ERIC Number: ED228942
Record Type: Non-Journal
Publication Date: 1982-Aug-1
Reference Count: N/A
Proprietary Vocational Schools: A Significant Sector of American Postsecondary Education.
Wilms, Wellford W.
The role of proprietary vocational schools in American postsecondary education and the way in which student financial aid is used are discussed. Proprietary vocational schools, organized as profit-seeking institutions, provide the bulk of American postsecondary vocational education. The average proprietary school is small and exists in a high-risk environment. Because student tuitions comprise the schools' sole source of revenue, they must be responsive to student and labor markets.
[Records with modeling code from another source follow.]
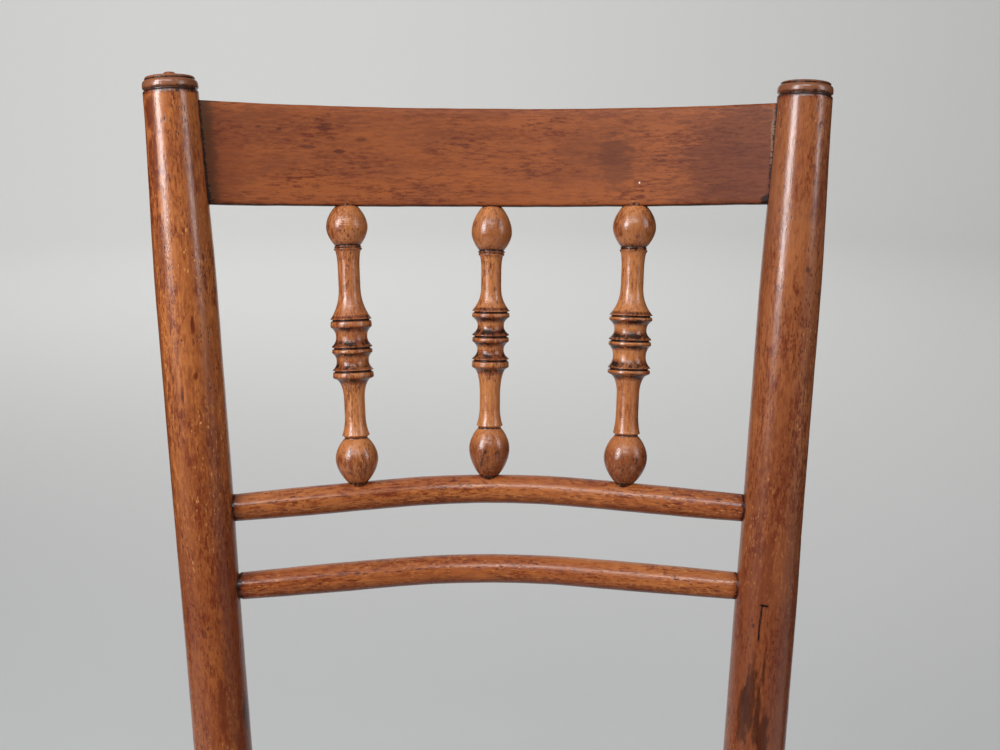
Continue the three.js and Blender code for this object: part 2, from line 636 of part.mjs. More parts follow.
// A flat strip between two points, lying at a given height.
function bar(from, to, base, height, width = CANE_RIDGE.width) {
  const length = Math.hypot(to.x - from.x, to.y - from.y);
  const geometry = new THREE.BoxGeometry(length, width, height);
  geometry.rotateZ(Math.atan2(to.y - from.y, to.x - from.x));
  geometry.translate((from.x + to.x) / 2, (from.y + to.y) / 2, base + height / 2);
  return solid(geometry);
}

// One of the four strips that cover the caning holes. Front and rear ones run between the side ones.
function binding(from, to, pullBack) {
  const direction = to.clone().sub(from).normalize();
  const start = from.clone().addScaledVector(direction, pullBack);
  const end = to.clone().addScaledVector(direction, -pullBack);
  const base = SEAT_HEIGHT + FIT + CANE_WALL + FIT;
  return bar(start, end, base, BINDING.thickness, BINDING.width);
}

// Front legs: a straight line from the seat frame down and outwards, cut off level at the floor.
function frontLegLine(side) {
  const topZ = SEAT_HEIGHT - SEAT_THICKNESS - FIT;
  const drop = topZ + FLOOR_ALLOWANCE;
  const top = new THREE.Vector3(SIGN[side] * FRONT_LEG.x, FRONT_LEG.y, topZ);
  const foot = new THREE.Vector3(
    SIGN[side] * (FRONT_LEG.x + drop * FRONT_LEG_LEAN.out),
    FRONT_LEG.y - drop * FRONT_LEG_LEAN.forward,
    -FLOOR_ALLOWANCE,
  );
  return new THREE.LineCurve3(foot, top);
}

function frontLegTenon(side, grow) {
  const line = frontLegLine(side);
  const direction = line.getTangent(0);
  const inside = line.v2.clone().addScaledVector(direction, -LEG_TENON.length / 2);
  return peg(inside, line.v2, LEG_TENON.radius + grow, 0, LEG_TENON.length + FIT + grow, 12);
}

function frontLegBlank(side) {
  const line = frontLegLine(side);
  const length = line.getLength() + LEG_TENON.radius;
  const profile = [
    [FRONT_LEG.footRadius, 0],
    [FRONT_LEG.topRadius, length - FRONT_LEG.swell],
    [FRONT_LEG.topRadius, length],
  ];
  const direction = line.getTangent(0);
  const end = line.v2.clone().addScaledVector(direction, LEG_TENON.radius);
  const blank = solid(bend(turned(profile, POST_SIDES), new THREE.LineCurve3(line.v1, end), 0, BACKWARD));
  const above = box(
    new THREE.Vector3(-500, -500, SEAT_HEIGHT - SEAT_THICKNESS - FIT),
    new THREE.Vector3(500, 500, SEAT_HEIGHT + 100),
  );
  return blank.subtract(above);
}

const belowFloor = box(new THREE.Vector3(-500, -600, -100), new THREE.Vector3(500, 500, 0));

function lineAtHeight(line, z) {
  const share = (z - line.v1.z) / (line.v2.z - line.v1.z);
  return line.v1.clone().lerp(line.v2, share);
}

// Stretchers: fuller in the middle, thinner where they enter the legs.
const STRETCHERS = {
  front_upper_stretcher: [["front", "left"], ["front", "right"], FRONT_STRETCHER_HEIGHTS.upper],
  front_lower_stretcher: [["front", "left"], ["front", "right"], FRONT_STRETCHER_HEIGHTS.lower],
  left_upper_stretcher: [["front", "left"], ["rear", "left"], SIDE_STRETCHER_HEIGHTS.upper],
  left_lower_stretcher: [["front", "left"], ["rear", "left"], SIDE_STRETCHER_HEIGHTS.lower],
  right_upper_stretcher: [["front", "right"], ["rear", "right"], SIDE_STRETCHER_HEIGHTS.upper],
  right_lower_stretcher: [["front", "right"], ["rear", "right"], SIDE_STRETCHER_HEIGHTS.lower],
  rear_stretcher: [["rear", "left"], ["rear", "right"], REAR_STRETCHER_HEIGHT],
};

function legAxisAt([end, side], z) {
  return end === "front" ? lineAtHeight(frontLegLine(side), z) : postAtHeight(side, z);
}

function stretcher([legA, legB, height], grow) {
  const from = legAxisAt(legA, height);
  const to = legAxisAt(legB, height);
  const direction = to.clone().sub(from).normalize();
  from.addScaledVector(direction, STRETCHER_STOP - grow);
  to.addScaledVector(direction, -STRETCHER_STOP + grow);
  const length = from.distanceTo(to);
  const steps = 6;
  const profile = [];
  for (let i = 0; i <= steps; i++) {
    const share = i / steps;
    const fullness = Math.sin(Math.PI * share);
    const radius = THREE.MathUtils.lerp(STRETCHER_END_RADIUS, STRETCHER_RADIUS, Math.sqrt(fullness));
    profile.push([radius + grow, share * length]);
  }
  const line = new THREE.LineCurve3(from, to);
  return solid(bend(turned(profile, STRETCHER_SIDES), line, 0, new THREE.Vector3(0, 0, 1)));
}

function stretcherSockets(end, side) {
  const entering = Object.values(STRETCHERS).filter(([legA, legB]) =>
    [legA, legB].some(([legEnd, legSide]) => legEnd === end && legSide === side),
  );
  return wasm.Manifold.union(entering.map((each) => stretcher(each, FIT)));
}

// Putting it together
const chair = new THREE.Group();

for (const side of ["left", "right"]) {
  const post = postBlank(side, 0)
    .subtract(topRail(FIT, FIT))
    .subtract(rod(upperRodCurve, FIT, FIT))
    .subtract(rod(lowerRodCurve, FIT, FIT))
    .subtract(sideSeatTenon(side, FIT))
    .subtract(rearSeatTenon(side, FIT))
    .subtract(stretcherSockets("rear", side))
    .subtract(belowFloor);
  chair.add(meshOf(`${side}_back_post`, post, beech));
}

const spindleSockets = wasm.Manifold.union(Object.values(SPINDLES).map((place) => spindleTenons(place, FIT)));
chair.add(meshOf("top_rail", topRail(0, 0).subtract(spindleSockets), darkBeech));
chair.add(meshOf("upper_back_rail", rod(upperRodCurve, 0, 0).subtract(spindleSockets), beech));
chair.add(meshOf("lower_back_rail", rod(lowerRodCurve, 0, 0), beech));
for (const [name, place] of Object.entries(SPINDLES)) {
  chair.add(meshOf(name, spindle(place), spindleBeech));
}

let frontBoard = board(frontBoardOutline())
  .subtract(holesAlong(holeCorner("left", "front"), holeCorner("right", "front")));
let rearBoard = board(rearBoardOutline())
  .subtract(holesAlong(holeCorner("left", "rear"), holeCorner("right", "rear")));
for (const side of ["left", "right"]) {
  const coping = postBlank(side, FIT);
  frontBoard = frontBoard.subtract(boardTenon(side, FIT)).subtract(frontLegTenon(side, FIT));
  rearBoard = rearBoard.subtract(coping);
  const sideBoard = board(sideBoardOutline(side))
    .subtract(coping)
    .subtract(holesAlong(...sideHoleEnds(side)))
    .add(boardTenon(side, 0))
    .add(sideSeatTenon(side, 0));
  chair.add(meshOf(`seat_${side}_board`, sideBoard, beech));
}
rearBoard = rearBoard.add(rearSeatTenon("left", 0)).add(rearSeatTenon("right", 0));
chair.add(meshOf("seat_front_board", frontBoard, beech));
chair.add(meshOf("seat_rear_board", rearBoard, beech));

chair.add(meshOf("cane_panel", canePanel(), cane));
const sidePull = -BINDING.width / 2;
const crossPull = BINDING.width / 2 + FIT;
const BINDINGS = {
  cane_binding_left: [holeCorner("left", "front"), holeCorner("left", "rear"), sidePull],
  cane_binding_right: [holeCorner("right", "front"), holeCorner("right", "rear"), sidePull],
  cane_binding_front: [holeCorner("left", "front"), holeCorner("right", "front"), crossPull],
  cane_binding_rear: [holeCorner("left", "rear"), holeCorner("right", "rear"), crossPull],
};
for (const [name, [from, to, pullBack]] of Object.entries(BINDINGS)) {
  chair.add(meshOf(name, binding(from, to, pullBack), cane));
}

for (const side of ["left", "right"]) {
  const leg = frontLegBlank(side)
    .subtract(stretcherSockets("front", side))
    .subtract(belowFloor)
    .add(frontLegTenon(side, 0));
  chair.add(meshOf(`${side}_front_leg`, leg, beech));
}
for (const [name, ends] of Object.entries(STRETCHERS)) {
  chair.add(meshOf(name, stretcher(ends, 0), beech));
}

// The origin is on the floor, under the middle of the chair's box.
const bounds = new THREE.Box3().setFromObject(chair);
const middle = bounds.getCenter(new THREE.Vector3());
chair.position.set(-middle.x, -middle.y, -bounds.min.z);

export default chair;
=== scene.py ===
import math

import bpy
import numpy as np
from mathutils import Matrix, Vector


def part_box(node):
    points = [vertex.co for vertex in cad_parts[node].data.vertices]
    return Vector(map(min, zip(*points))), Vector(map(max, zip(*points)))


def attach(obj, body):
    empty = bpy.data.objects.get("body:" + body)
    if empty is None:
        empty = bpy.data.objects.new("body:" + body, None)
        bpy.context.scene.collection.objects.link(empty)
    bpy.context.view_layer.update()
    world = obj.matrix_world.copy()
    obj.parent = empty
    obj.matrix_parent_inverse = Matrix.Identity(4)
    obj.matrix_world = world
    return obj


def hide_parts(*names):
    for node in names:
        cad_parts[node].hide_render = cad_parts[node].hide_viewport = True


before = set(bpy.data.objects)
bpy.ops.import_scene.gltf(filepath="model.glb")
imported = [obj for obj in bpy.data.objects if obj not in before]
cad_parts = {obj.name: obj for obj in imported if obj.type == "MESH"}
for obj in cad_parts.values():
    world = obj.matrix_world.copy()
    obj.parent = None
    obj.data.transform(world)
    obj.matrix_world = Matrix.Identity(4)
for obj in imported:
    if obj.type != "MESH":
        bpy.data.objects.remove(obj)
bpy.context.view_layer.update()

# Back posts: beech, turned round, steam-bent below the seat and varnished, each with a shallow
# turned groove under a low domed cap. The left post keeps the nub of its lathe centre.
# The right one is chipped on its outer edge, cracked and stained low down.

# A place on the back is given across the chair, up from the seat and behind the leaning plane of
# the two posts, by the solids' own sizes. The frame says where the seat's front edge and top are.
MM = 0.001
SEAT_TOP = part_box("seat_front_board")[1].z
FRONT_EDGE_FROM_POSTS = 384 * MM
POSTS_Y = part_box("seat_front_board")[0].y + FRONT_EDGE_FROM_POSTS
RECLINE = math.radians(11)
UP_THE_BACK = np.array([0.0, math.sin(RECLINE), math.cos(RECLINE)])
BEHIND = np.array([0.0, math.cos(RECLINE), -math.sin(RECLINE)])
POST_HALF_SPACING = 153.9 * MM
POST_OUTWARD = 0.0529


def back_point(across, rise, behind):
    """Points in the leaning plane: the seat's level on the post line, moved up the back and behind it."""
    across, rise, behind = np.broadcast_arrays(across, rise, behind)
    origin = np.array([0.0, POSTS_Y, SEAT_TOP])
    level = np.stack([across, 0 * across, 0 * across], -1)
    return origin + level + rise[..., None] * UP_THE_BACK + behind[..., None] * BEHIND


def post_half_spacing(rise):
    """Half the distance between the posts' middles, which grows evenly up the back."""
    return POST_HALF_SPACING + POST_OUTWARD * rise


# Heights are millimetres above the seat, and radii are millimetres.
POST = {
    "left": {"groove": 398.1, "seat_radius": 16.4, "dome": 2.2, "nub": 2.7, "sign": -1, "seed": 3.1},
    "right": {"groove": 395.4, "seat_radius": 17.5, "dome": 1.9, "nub": 0.0, "sign": 1, "seed": 8.4},
}
POST_FOOT_RADIUS = 13.0
POST_MID_RADIUS = 16.9
POST_TOP_RADIUS = 15.0
POST_SWELL = (95, 175, 285)
CAP_GROOVE_WIDTH = 1.4
CAP_GROOVE_DEPTH = 0.95
CAP_BEAD_HEIGHT = 5.3
BEND_BELOW_SEAT = 65 * MM
BEND_REACH = 62 * MM
REAR_LEG_RAKE = math.radians(8)
REAR_LEG_SPLAY = math.radians(2.5)
FOOT_ROUNDING = 0.6 * MM
POST_SIDES = 96
LEG_STEPS = 110
BEND_STEPS = 50
BACKWARD = np.array([0.0, 1.0, 0.0])


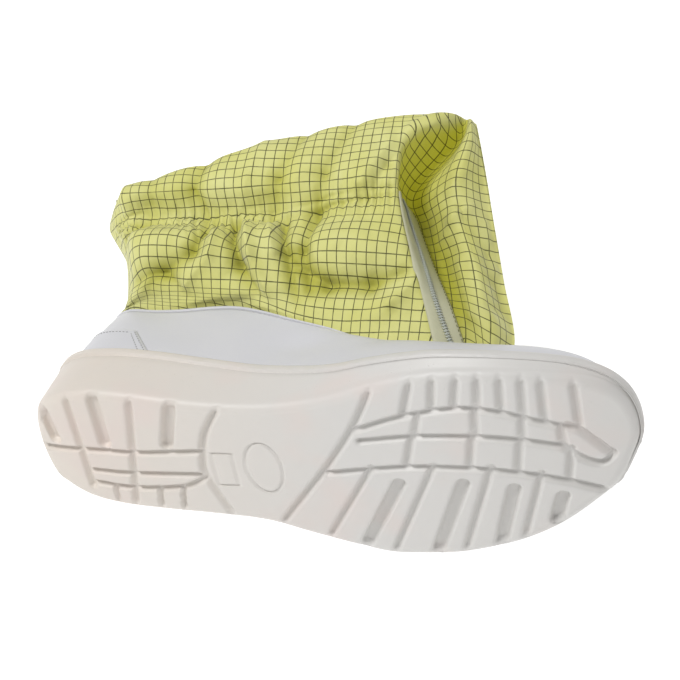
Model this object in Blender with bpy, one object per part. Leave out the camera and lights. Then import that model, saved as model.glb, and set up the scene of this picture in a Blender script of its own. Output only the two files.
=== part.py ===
"""Cleanroom boot, left foot: a moulded sole, a hollow low upper and a slack cloth shaft with a front zip.

The boot is modelled in shoe coordinates, in millimetres: X runs from heel to toe, Y to the outer
(lateral) side and Z up from the tread. The medial side is therefore at negative Y. At the end the whole
boot is laid on its outer side, as a boot with a slack shaft lies on a floor, and scaled to metres.
"""

import math

import bmesh
import bpy
from mathutils import Matrix, Vector

MM = 0.001

# Driving sizes of the last and the sole, millimetres
SOLE_LENGTH = 287.0
BALL_WIDTH = 105.0
TOE_SPRING = 13.0
SPRING_START = 190.0
HEEL_ROLL = 4.5
HEEL_ROLL_LENGTH = 28.0
WALL_HEIGHT = 36.0
TREAD_ROUNDING = 4.6
TREAD_ROUNDING_HEIGHT = 4.2
ROUNDED_INSET = 1.61
ROUNDED_HEIGHT = 1.05
MEDIAL_DRAFT = 3.0
LATERAL_DRAFT = 0.6
HEEL_FLARE = 3.0
HEEL_FLARE_LENGTH = 45.0
LIP_BAND = 5.0
LIP_STEP = 0.8
LIP_SLOPE = 0.48
LIP_CHAMFER = 0.3
LIP_WIDTH = 3.2
COLLAR_HEIGHT = 90.0
COLLAR_LENGTH = 217.5
COLLAR_START = 4.5
COLLAR_WIDTH = 62.0

# Walls and clearances, millimetres
CLEARANCE = 0.3
UPPER_WALL = 2.0
INSOLE_THICKNESS = 3.5
INSOLE_TAPER = 1.2
COUNTER_THICKNESS = 1.0
COUNTER_GAP = 0.45
COUNTER_HEAD_LENGTH = 36.0
COUNTER_FOOT_LENGTH = 52.0
COUNTER_DROP = 22.0
BINDING_HEIGHT = 2.4
BINDING_SHOULDER = 1.8
BINDING_GAP = 0.5
BINDING_OVERHANG = 0.6
CLOTH_WALL = 1.0

# Tread, millimetres
GROOVE_WIDTH = 3.6
GROOVE_FLOOR = 1.6
GROOVE_DEPTH = 3.6
SLOT_WIDTH = 6.2
SLOT_FLOOR = 5.0
SLOT_DEPTH = 5.6
SIPE_WIDTH = 2.2
EMBLEM_DEPTH = 0.8
DEPTH_STEP = 0.01
CUTTER_RISE = 1.5
WELD = 0.002
CURVE_STEP = 14.0
STRAIGHT_STEP = 30.0
DROP_STEP = 8.0

# Shaft, millimetres and degrees
SHAFT_LEAN = 40.0
SHAFT_ROOT_HEIGHT = 84.0
SHAFT_ROOT_OFFSET = 33.0
SHAFT_RISE = 100.0
SHAFT_FLAT = 200.0
SHAFT_DEPTH = 40.0
SHAFT_TUCK = 0.84
SHAFT_TUCK_GAP = 1.5
SHAFT_EDGE_GAP = 1.4
SHAFT_OVER_BINDING = 2.2
SHAFT_FOLD_OUT = 12.0
SHAFT_TAIL = 24.0
SHAFT_TAIL_HALF = 10.0
TAPE_THICKNESS = 0.7
TEETH_GAP = 0.6
TEETH_HEIGHT = 1.1
TEETH_FOOT = 1.9
TEETH_HEAD = 1.3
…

Since federal student aid has largely accounted for the growth of the proprietary school industry, federal policies will likely exert a powerful effect on the schools' behavior. Proprietary schools' incentive structure apparently influences the way they package student aid, maximizing the use of grants, probably to aid recruiting and to the extent possible, minimizing loans. Because of proprietary schools' intense class schedule, work packaged as aid plays a relatively small part in student assistance. There is evidence that the schools' profit-seeking structure achieves certain efficiencies, not found in public schools, that carry benefits for students and the public. Information is presented on enrollments, program characteristics and costs, student job placement and earnings. (SW)
Publication Type: Reports - Descriptive
Education Level: N/A
Authoring Institution: National Commission on Student Financial Assistance, Washington, DC.